### [JOB]
In the records below, find the line containing "for name, pieces" and the line containing "FLANGE_Y = -0.123"; please repeat exactly the lines from one to the other, both included, and nothing more.

### [DATA FOR THE TASK]
..........
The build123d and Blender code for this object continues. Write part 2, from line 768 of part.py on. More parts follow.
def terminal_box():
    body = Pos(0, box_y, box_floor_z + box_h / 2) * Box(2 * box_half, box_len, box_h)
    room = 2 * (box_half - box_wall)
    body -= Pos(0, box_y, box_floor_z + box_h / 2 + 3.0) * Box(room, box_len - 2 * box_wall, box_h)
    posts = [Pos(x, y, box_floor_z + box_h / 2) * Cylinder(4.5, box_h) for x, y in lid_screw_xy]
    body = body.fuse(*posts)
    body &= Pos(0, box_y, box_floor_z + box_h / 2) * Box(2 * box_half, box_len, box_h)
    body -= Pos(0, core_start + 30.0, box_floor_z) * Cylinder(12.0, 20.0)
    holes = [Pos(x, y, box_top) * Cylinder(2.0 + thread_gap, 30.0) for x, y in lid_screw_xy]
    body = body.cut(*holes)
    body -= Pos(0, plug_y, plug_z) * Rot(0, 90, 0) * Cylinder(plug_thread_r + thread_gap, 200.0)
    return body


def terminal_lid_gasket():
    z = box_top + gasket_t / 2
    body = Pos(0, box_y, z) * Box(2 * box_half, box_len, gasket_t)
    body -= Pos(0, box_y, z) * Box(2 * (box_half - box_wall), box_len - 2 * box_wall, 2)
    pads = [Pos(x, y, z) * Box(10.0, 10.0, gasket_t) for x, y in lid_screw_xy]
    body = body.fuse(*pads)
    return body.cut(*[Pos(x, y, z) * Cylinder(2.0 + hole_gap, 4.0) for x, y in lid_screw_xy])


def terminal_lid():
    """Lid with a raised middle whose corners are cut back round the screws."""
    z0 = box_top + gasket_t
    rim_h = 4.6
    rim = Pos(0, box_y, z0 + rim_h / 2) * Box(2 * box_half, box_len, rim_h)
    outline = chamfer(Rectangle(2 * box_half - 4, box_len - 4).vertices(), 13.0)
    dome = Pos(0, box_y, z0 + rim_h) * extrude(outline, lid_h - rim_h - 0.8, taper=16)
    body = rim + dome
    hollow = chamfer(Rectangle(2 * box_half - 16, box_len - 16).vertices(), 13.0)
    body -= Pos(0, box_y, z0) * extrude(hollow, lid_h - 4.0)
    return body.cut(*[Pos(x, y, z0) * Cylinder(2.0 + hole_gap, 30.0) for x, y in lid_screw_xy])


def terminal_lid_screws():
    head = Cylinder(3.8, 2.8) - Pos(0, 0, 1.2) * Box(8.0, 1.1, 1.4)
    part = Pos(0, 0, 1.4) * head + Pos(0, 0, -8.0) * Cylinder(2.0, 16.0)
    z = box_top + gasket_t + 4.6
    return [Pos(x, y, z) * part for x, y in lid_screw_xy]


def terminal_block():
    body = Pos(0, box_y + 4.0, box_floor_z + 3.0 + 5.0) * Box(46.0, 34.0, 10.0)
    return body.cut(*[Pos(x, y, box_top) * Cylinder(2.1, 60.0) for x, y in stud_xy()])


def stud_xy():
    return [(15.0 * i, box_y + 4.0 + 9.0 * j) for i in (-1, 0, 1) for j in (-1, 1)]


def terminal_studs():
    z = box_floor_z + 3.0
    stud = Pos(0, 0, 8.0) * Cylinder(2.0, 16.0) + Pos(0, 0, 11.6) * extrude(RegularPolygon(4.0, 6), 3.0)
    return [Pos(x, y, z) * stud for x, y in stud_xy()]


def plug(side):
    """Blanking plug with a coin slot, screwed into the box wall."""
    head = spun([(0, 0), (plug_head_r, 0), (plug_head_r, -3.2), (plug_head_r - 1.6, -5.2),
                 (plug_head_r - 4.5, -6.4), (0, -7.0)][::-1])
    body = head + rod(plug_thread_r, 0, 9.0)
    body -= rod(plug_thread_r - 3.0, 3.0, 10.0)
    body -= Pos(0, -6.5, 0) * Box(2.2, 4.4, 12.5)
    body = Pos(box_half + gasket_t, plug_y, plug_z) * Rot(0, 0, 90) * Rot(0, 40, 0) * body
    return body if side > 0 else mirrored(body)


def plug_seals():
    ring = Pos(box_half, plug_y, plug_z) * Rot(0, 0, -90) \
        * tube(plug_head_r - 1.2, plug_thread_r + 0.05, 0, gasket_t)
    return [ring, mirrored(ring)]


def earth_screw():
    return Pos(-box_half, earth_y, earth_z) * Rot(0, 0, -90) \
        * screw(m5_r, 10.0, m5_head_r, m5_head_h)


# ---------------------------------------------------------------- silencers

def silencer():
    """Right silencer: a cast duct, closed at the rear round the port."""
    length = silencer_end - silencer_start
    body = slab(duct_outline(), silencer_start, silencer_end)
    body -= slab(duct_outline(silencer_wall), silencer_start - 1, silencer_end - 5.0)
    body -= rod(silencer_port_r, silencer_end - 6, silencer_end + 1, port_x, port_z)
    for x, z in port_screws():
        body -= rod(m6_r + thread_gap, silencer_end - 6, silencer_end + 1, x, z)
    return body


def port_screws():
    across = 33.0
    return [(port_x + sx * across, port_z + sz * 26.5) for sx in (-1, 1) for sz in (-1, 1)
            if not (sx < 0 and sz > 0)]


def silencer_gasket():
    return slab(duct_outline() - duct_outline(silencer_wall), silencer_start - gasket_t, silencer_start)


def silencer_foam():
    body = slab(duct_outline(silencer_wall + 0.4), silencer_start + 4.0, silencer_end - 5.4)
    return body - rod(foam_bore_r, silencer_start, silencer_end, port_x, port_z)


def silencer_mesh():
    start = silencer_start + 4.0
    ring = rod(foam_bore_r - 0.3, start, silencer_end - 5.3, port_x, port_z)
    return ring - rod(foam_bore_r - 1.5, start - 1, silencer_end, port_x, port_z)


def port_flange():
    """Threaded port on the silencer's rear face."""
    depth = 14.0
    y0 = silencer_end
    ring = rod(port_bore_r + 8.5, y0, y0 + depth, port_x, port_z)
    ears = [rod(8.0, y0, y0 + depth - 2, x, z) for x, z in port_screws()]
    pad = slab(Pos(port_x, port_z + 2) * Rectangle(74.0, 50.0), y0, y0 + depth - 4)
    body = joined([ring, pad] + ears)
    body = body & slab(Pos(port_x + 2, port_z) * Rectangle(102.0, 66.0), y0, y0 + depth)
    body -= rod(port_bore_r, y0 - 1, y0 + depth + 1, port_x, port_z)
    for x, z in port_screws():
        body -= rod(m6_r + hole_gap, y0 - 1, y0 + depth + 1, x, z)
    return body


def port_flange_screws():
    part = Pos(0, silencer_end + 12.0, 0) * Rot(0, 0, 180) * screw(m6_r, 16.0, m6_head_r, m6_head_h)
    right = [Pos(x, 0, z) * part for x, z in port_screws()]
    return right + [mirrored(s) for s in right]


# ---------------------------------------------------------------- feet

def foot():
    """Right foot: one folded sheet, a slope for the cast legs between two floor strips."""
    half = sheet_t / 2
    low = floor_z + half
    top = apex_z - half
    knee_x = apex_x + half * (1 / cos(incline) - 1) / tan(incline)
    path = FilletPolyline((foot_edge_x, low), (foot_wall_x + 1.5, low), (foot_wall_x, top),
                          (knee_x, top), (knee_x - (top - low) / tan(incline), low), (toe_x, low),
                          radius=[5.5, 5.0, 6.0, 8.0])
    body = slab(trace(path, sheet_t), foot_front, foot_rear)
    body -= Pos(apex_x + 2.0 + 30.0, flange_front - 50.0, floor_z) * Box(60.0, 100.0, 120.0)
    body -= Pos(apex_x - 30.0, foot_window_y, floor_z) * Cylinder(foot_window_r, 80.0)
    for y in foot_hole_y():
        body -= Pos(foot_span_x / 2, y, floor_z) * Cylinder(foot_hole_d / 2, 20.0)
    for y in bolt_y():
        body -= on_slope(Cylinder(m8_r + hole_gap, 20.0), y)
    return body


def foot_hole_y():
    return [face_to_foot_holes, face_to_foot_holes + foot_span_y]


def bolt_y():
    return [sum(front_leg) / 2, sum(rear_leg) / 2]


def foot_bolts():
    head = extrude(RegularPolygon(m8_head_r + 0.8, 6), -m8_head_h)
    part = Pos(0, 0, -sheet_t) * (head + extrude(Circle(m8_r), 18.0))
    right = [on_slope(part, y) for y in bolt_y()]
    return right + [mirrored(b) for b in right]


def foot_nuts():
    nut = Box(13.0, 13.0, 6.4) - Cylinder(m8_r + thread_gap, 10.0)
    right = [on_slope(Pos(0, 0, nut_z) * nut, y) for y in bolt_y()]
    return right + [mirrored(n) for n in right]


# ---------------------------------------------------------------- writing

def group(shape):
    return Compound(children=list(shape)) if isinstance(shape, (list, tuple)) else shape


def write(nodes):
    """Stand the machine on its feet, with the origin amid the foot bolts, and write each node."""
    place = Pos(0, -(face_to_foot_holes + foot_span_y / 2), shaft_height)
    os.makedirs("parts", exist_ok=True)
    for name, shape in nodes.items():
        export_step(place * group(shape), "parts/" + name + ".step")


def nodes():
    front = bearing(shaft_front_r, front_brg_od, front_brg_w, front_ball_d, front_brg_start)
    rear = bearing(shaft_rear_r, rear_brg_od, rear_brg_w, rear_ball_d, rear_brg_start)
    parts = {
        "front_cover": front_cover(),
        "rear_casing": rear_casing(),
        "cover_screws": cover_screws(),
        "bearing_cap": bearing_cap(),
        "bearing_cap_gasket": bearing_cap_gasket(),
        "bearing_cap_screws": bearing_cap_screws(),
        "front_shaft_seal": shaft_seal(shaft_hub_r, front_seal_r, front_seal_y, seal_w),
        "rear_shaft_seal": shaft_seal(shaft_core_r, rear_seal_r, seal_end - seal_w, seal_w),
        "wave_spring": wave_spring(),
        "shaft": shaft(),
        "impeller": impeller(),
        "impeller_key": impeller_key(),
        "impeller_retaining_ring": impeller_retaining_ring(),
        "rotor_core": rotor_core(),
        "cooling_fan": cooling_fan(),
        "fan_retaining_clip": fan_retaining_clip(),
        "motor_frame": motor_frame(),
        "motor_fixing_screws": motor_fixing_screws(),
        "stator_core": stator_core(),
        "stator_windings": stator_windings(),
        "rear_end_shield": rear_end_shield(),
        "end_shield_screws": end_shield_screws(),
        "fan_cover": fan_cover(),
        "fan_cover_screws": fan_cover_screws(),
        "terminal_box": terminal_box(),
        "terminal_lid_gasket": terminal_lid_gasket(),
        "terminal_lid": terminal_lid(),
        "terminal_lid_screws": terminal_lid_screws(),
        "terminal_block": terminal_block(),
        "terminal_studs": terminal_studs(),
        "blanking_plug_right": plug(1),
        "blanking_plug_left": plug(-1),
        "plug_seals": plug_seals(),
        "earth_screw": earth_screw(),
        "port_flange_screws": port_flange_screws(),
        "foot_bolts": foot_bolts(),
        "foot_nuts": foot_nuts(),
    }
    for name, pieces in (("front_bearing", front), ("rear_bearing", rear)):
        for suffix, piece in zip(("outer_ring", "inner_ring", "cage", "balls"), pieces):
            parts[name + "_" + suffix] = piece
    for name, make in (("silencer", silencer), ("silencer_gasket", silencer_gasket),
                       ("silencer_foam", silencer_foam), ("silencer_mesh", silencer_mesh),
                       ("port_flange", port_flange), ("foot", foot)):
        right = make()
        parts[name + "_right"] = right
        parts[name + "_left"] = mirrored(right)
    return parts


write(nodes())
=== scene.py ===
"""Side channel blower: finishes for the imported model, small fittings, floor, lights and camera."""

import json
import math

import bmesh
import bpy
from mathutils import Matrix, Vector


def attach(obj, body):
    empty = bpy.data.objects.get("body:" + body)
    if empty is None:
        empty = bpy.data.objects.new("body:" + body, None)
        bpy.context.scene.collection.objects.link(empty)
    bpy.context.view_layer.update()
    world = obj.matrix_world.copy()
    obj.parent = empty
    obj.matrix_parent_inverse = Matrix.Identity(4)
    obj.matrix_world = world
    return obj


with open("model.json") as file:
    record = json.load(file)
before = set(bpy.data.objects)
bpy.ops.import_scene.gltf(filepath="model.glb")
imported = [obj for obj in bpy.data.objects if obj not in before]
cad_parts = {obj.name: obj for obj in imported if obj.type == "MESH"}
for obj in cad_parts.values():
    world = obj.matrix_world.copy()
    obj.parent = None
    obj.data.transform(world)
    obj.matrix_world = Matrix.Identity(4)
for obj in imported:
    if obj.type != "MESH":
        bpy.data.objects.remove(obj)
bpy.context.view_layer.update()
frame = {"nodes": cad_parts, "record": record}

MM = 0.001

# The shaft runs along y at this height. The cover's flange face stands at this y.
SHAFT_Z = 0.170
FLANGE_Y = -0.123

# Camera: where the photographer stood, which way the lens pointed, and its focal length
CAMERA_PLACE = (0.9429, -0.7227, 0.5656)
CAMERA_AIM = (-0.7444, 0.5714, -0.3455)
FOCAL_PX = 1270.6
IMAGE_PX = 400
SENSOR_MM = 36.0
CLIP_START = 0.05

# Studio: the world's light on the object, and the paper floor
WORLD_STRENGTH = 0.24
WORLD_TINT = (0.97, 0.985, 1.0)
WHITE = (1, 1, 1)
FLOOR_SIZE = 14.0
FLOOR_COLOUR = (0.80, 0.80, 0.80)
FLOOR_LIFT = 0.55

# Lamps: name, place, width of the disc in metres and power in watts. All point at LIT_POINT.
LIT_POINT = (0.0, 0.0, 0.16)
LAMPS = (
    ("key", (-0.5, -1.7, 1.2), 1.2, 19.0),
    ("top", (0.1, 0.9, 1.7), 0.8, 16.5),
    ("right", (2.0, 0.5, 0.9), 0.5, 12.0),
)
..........
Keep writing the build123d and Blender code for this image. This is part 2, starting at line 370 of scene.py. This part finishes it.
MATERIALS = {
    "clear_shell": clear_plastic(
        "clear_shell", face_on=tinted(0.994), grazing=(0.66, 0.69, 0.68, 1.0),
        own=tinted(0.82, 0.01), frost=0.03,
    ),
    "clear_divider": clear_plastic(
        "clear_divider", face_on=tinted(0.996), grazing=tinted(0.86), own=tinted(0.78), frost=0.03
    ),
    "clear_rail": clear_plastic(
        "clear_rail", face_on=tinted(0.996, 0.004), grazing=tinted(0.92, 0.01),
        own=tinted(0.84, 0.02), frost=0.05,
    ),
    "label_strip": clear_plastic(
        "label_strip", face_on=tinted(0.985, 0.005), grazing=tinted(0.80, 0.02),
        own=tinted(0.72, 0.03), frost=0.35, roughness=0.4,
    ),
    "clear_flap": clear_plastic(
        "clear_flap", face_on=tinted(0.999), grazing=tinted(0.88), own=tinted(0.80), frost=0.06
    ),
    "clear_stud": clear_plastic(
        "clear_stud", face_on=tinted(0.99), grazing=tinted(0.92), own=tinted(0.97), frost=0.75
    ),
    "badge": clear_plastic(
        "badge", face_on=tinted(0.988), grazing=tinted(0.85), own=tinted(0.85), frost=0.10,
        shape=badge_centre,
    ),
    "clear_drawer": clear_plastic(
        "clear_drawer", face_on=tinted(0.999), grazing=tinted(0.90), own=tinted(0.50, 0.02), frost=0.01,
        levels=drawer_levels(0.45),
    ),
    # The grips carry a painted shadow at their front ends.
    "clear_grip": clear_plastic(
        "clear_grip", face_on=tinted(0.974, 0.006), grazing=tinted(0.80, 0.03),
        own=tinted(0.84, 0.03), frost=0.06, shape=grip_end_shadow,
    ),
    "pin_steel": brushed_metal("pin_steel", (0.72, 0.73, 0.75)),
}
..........
### [THE RESPONSE]
    for name, pieces in (("front_bearing", front), ("rear_bearing", rear)):
        for suffix, piece in zip(("outer_ring", "inner_ring", "cage", "balls"), pieces):
            parts[name + "_" + suffix] = piece
    for name, make in (("silencer", silencer), ("silencer_gasket", silencer_gasket),
                       ("silencer_foam", silencer_foam), ("silencer_mesh", silencer_mesh),
                       ("port_flange", port_flange), ("foot", foot)):
        right = make()
        parts[name + "_right"] = right
        parts[name + "_left"] = mirrored(right)
    return parts


write(nodes())
=== scene.py ===
"""Side channel blower: finishes for the imported model, small fittings, floor, lights and camera."""

import json
import math

import bmesh
import bpy
from mathutils import Matrix, Vector


def attach(obj, body):
    empty = bpy.data.objects.get("body:" + body)
    if empty is None:
        empty = bpy.data.objects.new("body:" + body, None)
        bpy.context.scene.collection.objects.link(empty)
    bpy.context.view_layer.update()
    world = obj.matrix_world.copy()
    obj.parent = empty
    obj.matrix_parent_inverse = Matrix.Identity(4)
    obj.matrix_world = world
    return obj


with open("model.json") as file:
    record = json.load(file)
before = set(bpy.data.objects)
bpy.ops.import_scene.gltf(filepath="model.glb")
imported = [obj for obj in bpy.data.objects if obj not in before]
cad_parts = {obj.name: obj for obj in imported if obj.type == "MESH"}
for obj in cad_parts.values():
    world = obj.matrix_world.copy()
    obj.parent = None
    obj.data.transform(world)
    obj.matrix_world = Matrix.Identity(4)
for obj in imported:
    if obj.type != "MESH":
        bpy.data.objects.remove(obj)
bpy.context.view_layer.update()
frame = {"nodes": cad_parts, "record": record}

MM = 0.001

# The shaft runs along y at this height. The cover's flange face stands at this y.
SHAFT_Z = 0.170
FLANGE_Y = -0.123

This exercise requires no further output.